Just spotted in the Washington Post, Document On Prison Tactics Disavowed :
In a highly unusual repudiation of its department's own work, a senior Justice official and two other high-ranking lawyers said that all legal advice rendered by the department's Office of Legal Counsel on the subject of interrogations will be reviewed.
Guess that means those old legal opinions are inoperative now. It's about time. (Don't suppose Judge Bybee will be asked to resign do you? Nah.)
It's unclear from the Post article whether the royalist theory of Presidential power, endorsed by Bush himself, is also being disavowed, but I'd say it going to remain part of Administration doctrine or they wouldn't have released a memo Bush signed approving of it.

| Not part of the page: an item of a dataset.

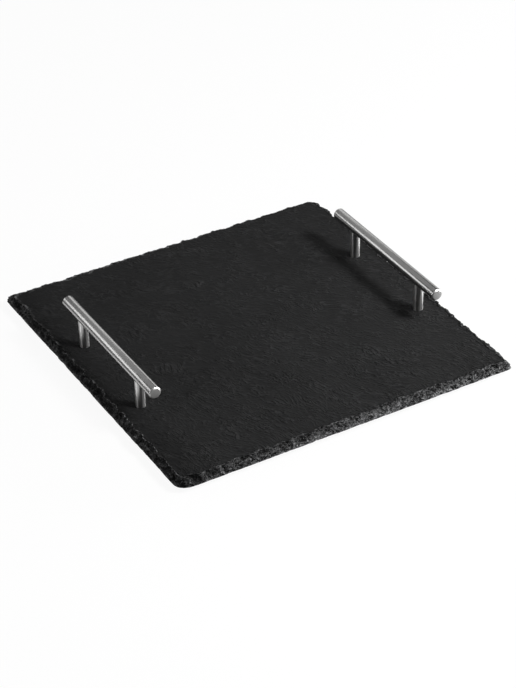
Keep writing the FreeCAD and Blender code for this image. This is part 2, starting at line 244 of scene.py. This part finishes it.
widest_step = max(every for inset, every in INNER_RINGS)
columns = round(outline / COLUMN_PITCH / widest_step) * widest_step
points, rings = [], []
row_count = sum(ROWS)
for row in range(row_count + 1):
    level = 0
    step = row
    while level < len(ROWS) - 1 and step > ROWS[level]:
        step -= ROWS[level]
        level += 1
    part = step / ROWS[level]
    ring = []
    for column in range(columns):
        along = column * outline / columns
        (low_inset, low_height), (high_inset, high_height) = edge_levels(along)[level:level + 2]
        inset = low_inset + (high_inset - low_inset) * part
        height = low_height + (high_height - low_height) * part
        ring.append(len(points))
        points.append(broken_point(along, height, inset, row / row_count))
    rings.append(ring)
faces = []
for lower, upper in zip(rings, rings[1:]):
    for column in range(columns):
        after = (column + 1) % columns
        faces.append((lower[column], lower[after], upper[after], upper[column]))
edge_point_count = len(points)


def clear_of_holes(place, distance):
    return all((place - hole).length > distance for hole in holes)


def split_face(rim, spacing, height, facing):
    """Adds a split face inside a rim, with the holes left open, and returns the points round
    the holes. Its facing is 1 for the top face and -1 for the underside."""
    flat = [points[index].xy for index in rim]
    bounds = [(index, (index + 1) % len(rim)) for index in range(len(rim))]
    for inset, every in INNER_RINGS:
        for column in range(0, columns, every):
            along = column * outline / columns
            here = flat[column] - outline_point(along, 0)
            flat.append(outline_point(along, here.length + inset))
    steps = int((HALF_SIDE - GRID_MARGIN) / spacing)
    for across in range(-steps, steps + 1):
        for back in range(-steps, steps + 1):
            jitter = Vector((rough(across, back), rough(back, across + 50)))
            jitter -= Vector((0.5, 0.5))
            place = Vector((across, back)) * spacing + jitter * spacing * 0.5
            if clear_of_holes(place, HOLE_RADIUS + HOLE_MARGIN):
                flat.append(place)
    for hole in holes:
        first = len(flat)
        for side in range(HOLE_SIDES):
            angle = 2 * math.pi * side / HOLE_SIDES
            flat.append(hole + HOLE_RADIUS * Vector((math.cos(angle), math.sin(angle))))
            bounds.append((first + side, first + (side + 1) % HOLE_SIDES))
    placed, _, triangles, sources, _, _ = geometry.delaunay_2d_cdt(
        flat, bounds, [list(range(len(rim)))], 1, 1e-5)
    new_index = {}
    for index, origin in enumerate(sources):
        if origin and origin[0] < len(rim):
            new_index[index] = rim[origin[0]]
            continue
        x, y = placed[index]
        new_index[index] = len(points)
        points.append(Vector((x, y, height - facing * sunk_depth(x, y, facing))))
    for triangle in triangles:  # those inside the holes are left out
        centre = sum((placed[index] for index in triangle), Vector((0, 0))) / 3
        if clear_of_holes(centre, HOLE_RADIUS * 0.99):
            faces.append(tuple(new_index[index] for index in triangle))
    return [new_index[index] for index, origin in enumerate(sources)
            if origin and origin[0] >= len(flat) - HOLE_SIDES * len(holes)]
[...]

Gonzales … refused to comment on techniques used by the CIA, beyond saying that they “are lawful and do not constitute torture.” He also would not discuss the president's involvement in the deliberations.
A separate Post article notes that,
In December 2002, as Pentagon officials were trying to get detainees to offer more useful information about al Qaeda, Rumsfeld approved a variety of techniques, such as stripping prisoners to humiliate them, using dogs to scare them and employing stress positions to wear them down, the documents show. The tactics also included using light and sound assaults, shaving facial and head hair and taking away religious items.
Pentagon officials say most of the techniques were never used, and a Pentagon working group recommended that Rumsfeld roll back these methods. In a memo to the defense secretary in March 2003, the group wrote: “When assessing exceptional interrogation techniques, consideration should be given to the possible adverse affects on U.S. Armed Forces culture and self-image, which at times in the past may have suffered due to perceived law of war violations.”
A third Post article, which sounds awfully like White House talking points, suggests that liability concerns about the Torture Act, and especially the fear that anything less than a Presidential permission slip might open the door to prosecutions, drove Ashcroft to urge Bush to allow more violence than State or military lawyers wanted. Why Ashcroft didn't trust the troops to obey the law, and wasn't willing to see the bad apples tried, is not made clear in this recitation of talking points.
Are we really expected to believe the Iraq atrocities, and the Administration climate which circumstantially appears to have enabled it, was caused by….an absence of tort reform?
(Actually, on reflection, that's unfair: the legal action would have been criminal prosecution, not civil. So it was a real fear of US Attorneys?)